Around 1983, the office for which Andrea worked became known as the Marketing Department rather than that of the Executive Assistant to the President.  They were charged with ridding Monmouth of its “party school” image and establishing more academic credentials. This was easier said than done. The incoming freshman class in 1991 had only about 391 students—Andrea recalls how disheartening this was, not to mention the impact on Monmouth’s budget and operations. She recalled it being a “somber time,” with people going without salary increases, people emptying their own wastebaskets, dusting their own offices, etc, for over a year, but they “pulled together as a family like you couldn’t believe.” Determined to right the ship, Dr. Magill reorganized the college into departments and schools, similar to what we might recognize today. He started the football program to raise our stature, and initiated the process of seeking university status -a goal which would be realized during the tenure of President Rebecca Stafford.  

When President Stafford took the helm, she hired a consulting firm to assist in the school’s recruitment and help increase its academic standing. The Board of Trustees and administration realized we would have to give students scholarship money in order to remain competitive. A formula was developed to decide how much money students would be eligible for. Increasing our ranking in the U.S. News and World Report was also a big concern at this time. It was during President Stafford’s tenure, according to Andrea, that the school first turned students willing to pay tuition away if they did not meet certain academic standards. With the football program and increased academic rigor, we began to look more like a “real” college and guidance counselors began recommending that their students consider us. (In her interview, Andrea often notes the importance of the matrix award funding for student recruitment, the football team, and the addition of men and women’s sports teams. She fondly recalled the football team’s first ever win, and praised Coach Kevin Callahan and his coaching staff for their work in helping to build our brand.)  

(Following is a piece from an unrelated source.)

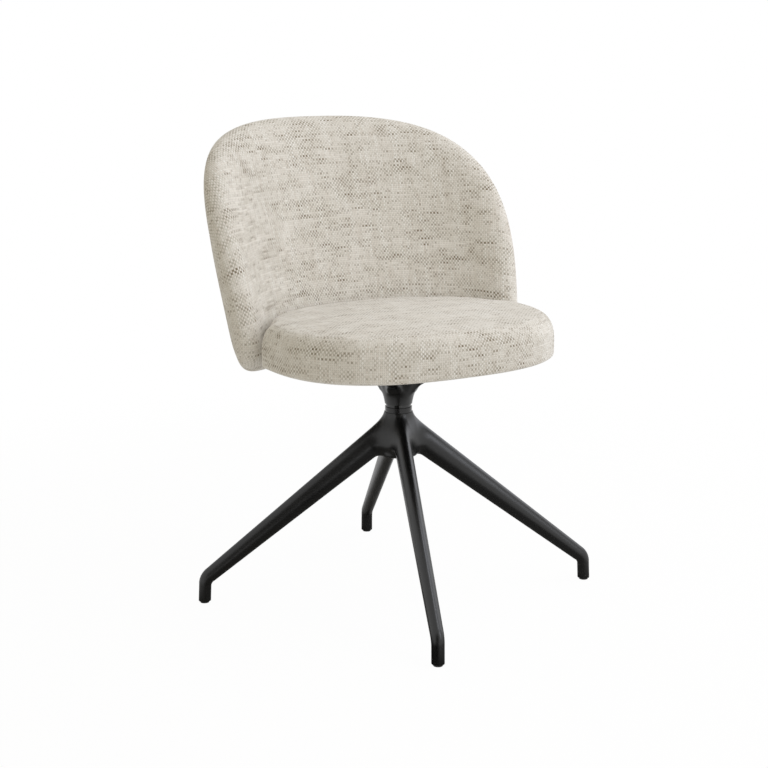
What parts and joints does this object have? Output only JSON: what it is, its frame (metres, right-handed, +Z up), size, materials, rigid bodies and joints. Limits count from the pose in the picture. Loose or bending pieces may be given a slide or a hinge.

Andrea notes that her office has worked with University Engagement, and discussed the important role alumni have to play in the successful operation of the University, from donating to mentoring and more. She discusses the tremendous growth the campus has seen over the years, from the Multi-Purpose Activity Center (MAC), to new residence halls and academic buildings, to improvements to existing infrastructure. Andrea noted that the beauty of the campus is a huge draw for students, and that you can always hear people talking about it on student recruitment tours. The administration recognizes this and invests accordingly.  

The physical plant is not the only thing that has grown at Monmouth. Andrea acknowledges that the administration and staff have grown a lot, too, but feels that any growth has been very purposeful and is not just administrative bloat. 

The student body has grown in size over the years, and become more diverse (in many ways- socioeconomically, ethnically, racially, geographically, etc). Andrea notes that increasing diversity is not an easy thing to do, and that, while we have made gains, we still need to do more.  

A fond memory for Andrea is when Annie was filmed in Wilson Hall. She recalled of the experience, “It was magical.” This actually exemplifies the importance of engagement- an alum working for the film team suggested Wilson Hall as the location for Daddy Warbucks’ home.  

A less pleasant memory centers around a faculty strike shortly after she began working at the College. The strike occurred due to a rift between the faculty and President Stonesifer. She had to cross a picket line to get to work, until the administration eventually told the staff to stay home until things were resolved.  

Without reservation, of her 37 ½ years at Monmouth, Andrea fondly recalls the many friends she made and notes, “it was a good ride, and the pleasure was all mine.”